Un livre modèle peut faire le nom global, et inapproprié – puisqu’il s’agit d’ores et déjà de plusieurs livres –, sinon de la série elle-même, du moins du projet dont elle se présente alors comme l’exécution, peut-être volontairement, manqué.
Il existe, parallèlement au projet, et qui en est la première condition, un ensemble de quelque deux ou trois mille pages, non destiné à la publication, auquel on se réfère sous le nom de Corpus. On peut regarder cet ensemble comme celui des notes de travail – réflexions, projets de livre avec amorces de traitement, voire larges pans d’exécution, plus rarement considérations d’ordre privé – qu’auraient recueillies un auteur, ou plusieurs supposés collaborer, sur le cours d’un nombre indéterminé années. La définition de cet auteur, ou de ces auteurs, lui-même ou eux-même relevant de la fiction, peut faire l’objet de beaucoup parmi les notes dont se constitue le Corpus.
Chacun des volumes publiés, publiables, ou seulement établis sans intention de publication, obéit nécessairement à une forme, ou structure particulière ; il peut ne reprendre du Corpus que les éléments – personnages, lieux, formes, fragments d’intrigue – qu’il lui revient de mettre en œuvre à nouveaux frais ; mais il peut aussi, et tel est le cas du Printemps du Corpus, ne consister qu’en le montage – ainsi qu’on fait d’un film – de fragments préalablement rédigés tout du long dans le Corpus. C’est, dans ce cas, le montage seul qui doit obéir à un principe strict, nécessairement différent d’un volume à l’autre, et présenté ou non comme tel dans le texte. Son principe de montage, quoique aisément repérable, n’est pas énoncé dans Le Printemps du Corpus.
Il s’agit d’un principe simple. Il est emprunté, en manière de dédicace à L’Année des poètes de Michelle Grangaud.

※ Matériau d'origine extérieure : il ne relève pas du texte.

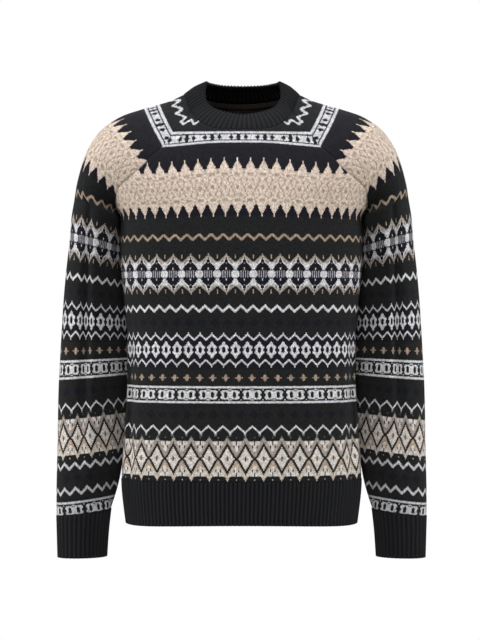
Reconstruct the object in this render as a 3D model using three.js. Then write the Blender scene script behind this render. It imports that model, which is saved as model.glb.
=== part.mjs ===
// A crew-neck fair isle jumper with raglan sleeves, hollow and filled out as if it were being worn.
// Millimetres, +Z up, the wearer faces -Y. The origin is midway between the two highest points of the
// neck seam, where the shoulders carry the jumper.
import * as THREE from "three";

// Driving sizes of the fabric and its seams
const WALL = 2.4;
const SEAM_GAP = 0.3;
const SIDE_SEAM_Y = -8;
const SECTION_POWER = 2.4;

// How finely the walls are divided
const PANEL_COLUMNS = 28;
const SLEEVE_COLUMNS = 24;
const PANEL_ROWS_BELOW_ARM = 10;

// Ribbing: the number of ribs in each band, and how far they stand out of and sink into the wall
const HEM_RIBS = 150;
const CUFF_RIBS = 34;
const NECK_RIBS = { halfFront: 13, sleeve: 14, halfBack: 11 };
const RIB_RISE = 0.8;
const RIB_SINK = 0.7;

// Neckline: how the neck seam climbs from the middle to the raglan seams
const FRONT_NECK_POWER = 2.6;
const BACK_NECK_POWER = 2;

// Heights of the underarm and of the hem band
const UNDERARM_Z = -197;
const HEM_SEAM_Z = -606;
const HEM_END_Z = -671;

// Front of the body: the seam at its edge (the raglan seam, then the side seam) and its middle line
const FRONT = [
  { z: -32, seamX: 78.9, seamY: -38, midY: -66 },
  { z: -48.6, seamX: 90.9, seamY: -57, midY: -71 },
  { z: -64.4, seamX: 104.8, seamY: -71, midY: -79 },
  { z: -89.3, seamX: 122.1, seamY: -83, midY: -95 },
  { z: -105.9, seamX: 141, seamY: -87, midY: -103 },
  { z: -118.3, seamX: 151.7, seamY: -87, midY: -108 },
  { z: -137.9, seamX: 173.7, seamY: -81, midY: -114 },
  { z: -155.5, seamX: 192.3, seamY: -64, midY: -118 },
  { z: -178.9, seamX: 197.3, seamY: -36, midY: -121 },
  { z: UNDERARM_Z, seamX: 190, seamY: SIDE_SEAM_Y, midY: -123 },
  { z: -246, seamX: 191, seamY: SIDE_SEAM_Y, midY: -125 },
  { z: -325, seamX: 185, seamY: SIDE_SEAM_Y, midY: -122 },
  { z: -389, seamX: 180, seamY: SIDE_SEAM_Y, midY: -119 },
  { z: -452, seamX: 180, seamY: SIDE_SEAM_Y, midY: -117 },
  { z: -520, seamX: 184, seamY: SIDE_SEAM_Y, midY: -116 },
  { z: HEM_SEAM_Z, seamX: 188.5, seamY: SIDE_SEAM_Y, midY: -112 },
  { z: HEM_END_Z, seamX: 184, seamY: SIDE_SEAM_Y, midY: -106 },
];

// Back of the body, in the same columns
const BACK = [
  { z: 2, seamX: 78, seamY: 46, midY: 72 },
  { z: -10, seamX: 84, seamY: 57, midY: 78 },
  { z: -32, seamX: 98, seamY: 71, midY: 87 },
  { z: -62, seamX: 116, seamY: 82, midY: 98 },
  { z: -88, seamX: 132, seamY: 87, midY: 105 },
  { z: -108, seamX: 146, seamY: 88, midY: 110 },
  { z: -134, seamX: 166, seamY: 83, midY: 115 },
  { z: -163, seamX: 186, seamY: 65, midY: 118 },
  { z: -184, seamX: 193, seamY: 38, midY: 119 },
  { z: UNDERARM_Z, seamX: 190, seamY: SIDE_SEAM_Y, midY: 119 },
  { z: -246, seamX: 191, seamY: SIDE_SEAM_Y, midY: 117 },
  { z: -325, seamX: 185, seamY: SIDE_SEAM_Y, midY: 111 },
  { z: -389, seamX: 180, seamY: SIDE_SEAM_Y, midY: 107 },
  { z: -452, seamX: 180, seamY: SIDE_SEAM_Y, midY: 105 },
  { z: -520, seamX: 184, seamY: SIDE_SEAM_Y, midY: 105 },
  { z: HEM_SEAM_Z, seamX: 188.5, seamY: SIDE_SEAM_Y, midY: 104 },
  { z: HEM_END_Z, seamX: 184, seamY: SIDE_SEAM_Y, midY: 100 },
];

// Rows of knitting in the yoke, from the neck seam to the underarm: the heights at which each one meets
// the front raglan seam, the middle of the front, the back raglan seam and the middle of the back
const YOKE = [
  { frontZ: -32, frontMidZ: -62, backZ: 2, backMidZ: -8 },
  { frontZ: -48.6, frontMidZ: -72, backZ: -10, backMidZ: -22 },
  { frontZ: -64.4, frontMidZ: -84, backZ: -32, backMidZ: -40 },
  { frontZ: -89.3, frontMidZ: -100, backZ: -62, backMidZ: -66 },
  { frontZ: -105.9, frontMidZ: -114, backZ: -88, backMidZ: -90 },
  { frontZ: -118.3, frontMidZ: -127, backZ: -108, backMidZ: -110 },
  { frontZ: -137.9, frontMidZ: -145, backZ: -134, backMidZ: -137 },
  { frontZ: -155.5, frontMidZ: -162, backZ: -163, backMidZ: -160 },
  { frontZ: -178.9, frontMidZ: -182, backZ: -184, backMidZ: -182 },
  { frontZ: UNDERARM_Z, frontMidZ: UNDERARM_Z, backZ: UNDERARM_Z, backMidZ: UNDERARM_Z },
];

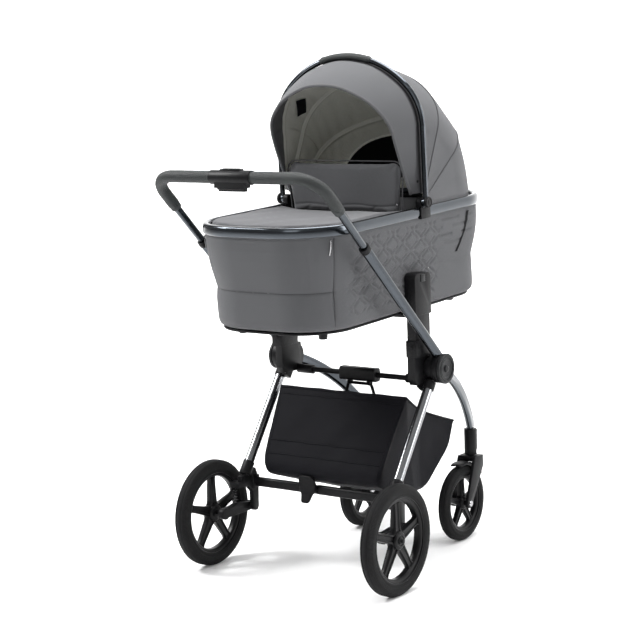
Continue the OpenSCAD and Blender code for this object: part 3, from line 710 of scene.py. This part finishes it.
# ---------------------------------------------------------------- pull loop: folded webbing on its bar
loop = []
corners = [(-36, 462.5), (36, 462.5), (46, 431.5), (-46, 431.5)]
for k, (x, z) in enumerate(corners):
    (xa, za), (xb, zb) = corners[k - 1], corners[(k + 1) % 4]
    la, lb = math.hypot(xa - x, za - z), math.hypot(xb - x, zb - z)
    for t in np.linspace(0, 1, 7):
        a, b = 8 * (1 - t) ** 2, 8 * t ** 2
        loop.append(P(x + a * (xa - x) / la + b * (xb - x) / lb, HUB[0], z + a * (za - z) / la + b * (zb - z) / lb))
strap = tube("loop_webbing", loop, 0.0042, WEB, "fold_loop", 12, True)
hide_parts("pull_loop")

# ---------------------------------------------------------------- basket
PROF = [(203, 452), (86, 262), (96, 240), (120, 232), (268, 182), (364, 177), (475, 264), (503, 335)]


def resample(pts, n):
    p = np.array(pts, float)
    d = np.r_[0, np.cumsum(np.linalg.norm(np.diff(p, axis=0), axis=1))]
    t = np.linspace(0, d[-1], n)
    q = np.stack([np.interp(t, d, p[:, k]) for k in range(p.shape[1])], 1)
    return q


def smooth_line(q, times):
    q = q.copy()
    for _ in range(times):
        q[1:-1] = 0.25 * q[:-2] + 0.5 * q[1:-1] + 0.25 * q[2:]
    return q


line = resample(PROF, 120)
body_line = smooth_line(line, 10)
top_a, top_b = np.array((203.0, 452.0)), np.array((503.0, 335.0))


def basket_half(y, z):
    return min(178 + (z - 170) / 282 * 22, lerp(y, (200, 336, 510), (200, 153, 153)))


rows, hem_l, hem_r = [], [], []
NS, NB = 30, 46
for i, (y, z) in enumerate(body_line):
    f = i / (len(body_line) - 1)
    ft = min(1, max(0, (f - 0.22) / 0.70))
    te = top_a + (top_b - top_a) * ft
    sag = 7 * math.sin(math.pi * ft)
    te = te - np.array((0, sag))
    side_pts = []
    for k in range(NS):
        g = k / NS
        yy, zz = te[0] + (y - te[0]) * g, te[1] + (z - te[1]) * g
        ww = basket_half(yy, zz)
        depth = min(1, np.hypot(y - te[0], z - te[1]) / 90)
        slack = depth * math.sin(math.pi * min(1, g * 1.05))
        ww -= slack * (3.5 + 1.1 * math.sin(f * 17 + g * 4) + 0.5 * math.sin(f * 41 - g * 7))
        ww -= 8 * depth * max(0, (g - 0.9) / 0.1) ** 2
        side_pts.append((ww, yy, zz))
    bottom = []
    wc = side_pts[-1][0] - 7 * min(1, np.hypot(y - te[0], z - te[1]) / 60)
    for k in range(NB + 1):
        g = -1 + 2 * k / NB
        low = (1 - g * g)
        nz = -3.5 * low if 0.35 < f < 0.8 else 0
        ny = 0
        if f < 0.3:
            t = math.sin(math.pi * f / 0.3)
            ny = t * low * (2.5 + 1.3 * math.sin(g * 7 + f * 30))
        nz += 0.9 * math.sin(g * 13 + f * 40) * low
        bottom.append((g * wc, y + ny, z + nz))
    row = [(-a, b, c) for a, b, c in side_pts] + bottom + list(reversed(side_pts))
    rows.append([P(*q) for q in row])
    hem_l.append(P(-side_pts[0][0], side_pts[0][1], side_pts[0][2]))
    hem_r.append(P(side_pts[0][0], side_pts[0][1], side_pts[0][2]))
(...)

L’Année des Poètes se présente comme la succession des anniversaires, du premier janvier au trente et un décembre, d’événements, faits ou fictions, tous relevant du monde littéraire. D’une manière à la fois plus humble et plus égocentrique, et selon un mode de prélèvement dont il est laissé à l’appréciation du lecteur de décider s’il est plutôt aléatoire, plutôt arbitraire, ou encore autrement fondé, Le Printemps du Corpus enchaîne, sans lacune dans la succession des jours compris entre le 21 mars et le 20 juin (inclus), ni considération de l’année de rédaction, des fragments préalablement établis et datés dans le Corpus.
Sans doute le moins autonome entre les volumes appelés à constituer la série, et le contemporain, par endroits, de leur préhistoire – ainsi présentant à l’état naissant des personnages ou enjeux mieux connus, ailleurs, au terme de leur course ; d’autres fois seulement déplaçant ce terme –, Le Printemps du Corpus se flatte de présenter au passage, sur les mécanismes de la production romanesque (car on ne crée pas), et ces inquiétudes qui font le lot de maint auteur, de quelquefois non-négligeables aperçus. Des épisodes, en même temps, s’y esquissent, desquels on peut se divertir.
Conçus et exécutés dans la foulée, et sur le même schème, L’Été, L’Automne, et L’Hiver du Corpus ont semblé ne rien apporter de suffisamment neuf pour être retenus.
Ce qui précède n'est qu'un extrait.